WHAT YOU WILL DO
Restate, word for word, all of the material shown below.

──────── DATA EXCERPT ────────

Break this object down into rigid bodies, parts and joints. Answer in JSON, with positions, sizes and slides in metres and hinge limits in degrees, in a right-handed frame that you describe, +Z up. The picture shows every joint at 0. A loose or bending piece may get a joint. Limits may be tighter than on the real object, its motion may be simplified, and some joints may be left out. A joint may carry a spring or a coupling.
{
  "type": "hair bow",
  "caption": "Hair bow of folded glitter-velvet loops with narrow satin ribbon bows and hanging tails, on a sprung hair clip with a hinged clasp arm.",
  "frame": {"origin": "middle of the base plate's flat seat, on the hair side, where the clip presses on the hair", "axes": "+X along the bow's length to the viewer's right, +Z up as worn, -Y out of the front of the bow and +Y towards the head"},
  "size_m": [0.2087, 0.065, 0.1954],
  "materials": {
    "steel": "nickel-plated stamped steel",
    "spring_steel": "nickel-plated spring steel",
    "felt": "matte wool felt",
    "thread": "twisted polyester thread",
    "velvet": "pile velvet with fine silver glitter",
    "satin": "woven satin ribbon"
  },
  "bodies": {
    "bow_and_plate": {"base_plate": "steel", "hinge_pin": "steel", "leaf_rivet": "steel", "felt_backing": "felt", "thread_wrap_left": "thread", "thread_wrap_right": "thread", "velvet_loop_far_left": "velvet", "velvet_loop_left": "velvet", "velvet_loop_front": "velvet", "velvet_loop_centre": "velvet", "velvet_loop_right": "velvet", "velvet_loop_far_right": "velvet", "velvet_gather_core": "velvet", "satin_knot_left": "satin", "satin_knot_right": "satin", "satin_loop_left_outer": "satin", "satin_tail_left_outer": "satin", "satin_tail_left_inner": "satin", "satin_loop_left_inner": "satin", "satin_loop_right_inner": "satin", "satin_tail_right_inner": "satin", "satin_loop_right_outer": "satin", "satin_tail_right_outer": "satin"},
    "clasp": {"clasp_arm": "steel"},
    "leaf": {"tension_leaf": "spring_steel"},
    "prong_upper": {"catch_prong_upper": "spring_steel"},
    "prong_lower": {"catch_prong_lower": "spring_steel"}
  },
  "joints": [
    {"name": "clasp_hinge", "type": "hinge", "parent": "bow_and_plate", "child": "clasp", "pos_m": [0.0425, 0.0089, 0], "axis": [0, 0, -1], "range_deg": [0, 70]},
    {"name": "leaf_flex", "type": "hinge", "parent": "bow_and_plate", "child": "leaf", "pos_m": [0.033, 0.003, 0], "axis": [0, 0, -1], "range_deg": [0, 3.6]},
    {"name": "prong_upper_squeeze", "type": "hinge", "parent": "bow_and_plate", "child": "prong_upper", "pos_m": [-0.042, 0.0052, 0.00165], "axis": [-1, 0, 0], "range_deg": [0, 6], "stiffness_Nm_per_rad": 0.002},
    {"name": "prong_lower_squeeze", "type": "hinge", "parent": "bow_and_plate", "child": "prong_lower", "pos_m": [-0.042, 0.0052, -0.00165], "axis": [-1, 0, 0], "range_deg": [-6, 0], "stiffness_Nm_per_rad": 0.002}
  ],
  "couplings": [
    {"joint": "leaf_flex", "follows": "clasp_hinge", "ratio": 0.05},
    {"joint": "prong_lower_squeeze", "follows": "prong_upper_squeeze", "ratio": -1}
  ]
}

────────

CORRECT ANSWER
Break this object down into rigid bodies, parts and joints. Answer in JSON, with positions, sizes and slides in metres and hinge limits in degrees, in a right-handed frame that you describe, +Z up. The picture shows every joint at 0. A loose or bending piece may get a joint. Limits may be tighter than on the real object, its motion may be simplified, and some joints may be left out. A joint may carry a spring or a coupling.
{
  "type": "hair bow",
  "caption": "Hair bow of folded glitter-velvet loops with narrow satin ribbon bows and hanging tails, on a sprung hair clip with a hinged clasp arm.",
  "frame": {"origin": "middle of the base plate's flat seat, on the hair side, where the clip presses on the hair", "axes": "+X along the bow's length to the viewer's right, +Z up as worn, -Y out of the front of the bow and +Y towards the head"},
  "size_m": [0.2087, 0.065, 0.1954],
  "materials": {
    "steel": "nickel-plated stamped steel",
    "spring_steel": "nickel-plated spring steel",
    "felt": "matte wool felt",
    "thread": "twisted polyester thread",
    "velvet": "pile velvet with fine silver glitter",
    "satin": "woven satin ribbon"
  },
  "bodies": {
    "bow_and_plate": {"base_plate": "steel", "hinge_pin": "steel", "leaf_rivet": "steel", "felt_backing": "felt", "thread_wrap_left": "thread", "thread_wrap_right": "thread", "velvet_loop_far_left": "velvet", "velvet_loop_left": "velvet", "velvet_loop_front": "velvet", "velvet_loop_centre": "velvet", "velvet_loop_right": "velvet", "velvet_loop_far_right": "velvet", "velvet_gather_core": "velvet", "satin_knot_left": "satin", "satin_knot_right": "satin", "satin_loop_left_outer": "satin", "satin_tail_left_outer": "satin", "satin_tail_left_inner": "satin", "satin_loop_left_inner": "satin", "satin_loop_right_inner": "satin", "satin_tail_right_inner": "satin", "satin_loop_right_outer": "satin", "satin_tail_right_outer": "satin"},
    "clasp": {"clasp_arm": "steel"},
    "leaf": {"tension_leaf": "spring_steel"},
    "prong_upper": {"catch_prong_upper": "spring_steel"},
    "prong_lower": {"catch_prong_lower": "spring_steel"}
  },
  "joints": [
    {"name": "clasp_hinge", "type": "hinge", "parent": "bow_and_plate", "child": "clasp", "pos_m": [0.0425, 0.0089, 0], "axis": [0, 0, -1], "range_deg": [0, 70]},
    {"name": "leaf_flex", "type": "hinge", "parent": "bow_and_plate", "child": "leaf", "pos_m": [0.033, 0.003, 0], "axis": [0, 0, -1], "range_deg": [0, 3.6]},
    {"name": "prong_upper_squeeze", "type": "hinge", "parent": "bow_and_plate", "child": "prong_upper", "pos_m": [-0.042, 0.0052, 0.00165], "axis": [-1, 0, 0], "range_deg": [0, 6], "stiffness_Nm_per_rad": 0.002},
    {"name": "prong_lower_squeeze", "type": "hinge", "parent": "bow_and_plate", "child": "prong_lower", "pos_m": [-0.042, 0.0052, -0.00165], "axis": [-1, 0, 0], "range_deg": [-6, 0], "stiffness_Nm_per_rad": 0.002}
  ],
  "couplings": [
    {"joint": "leaf_flex", "follows": "clasp_hinge", "ratio": 0.05},
    {"joint": "prong_lower_squeeze", "follows": "prong_upper_squeeze", "ratio": -1}
  ]
}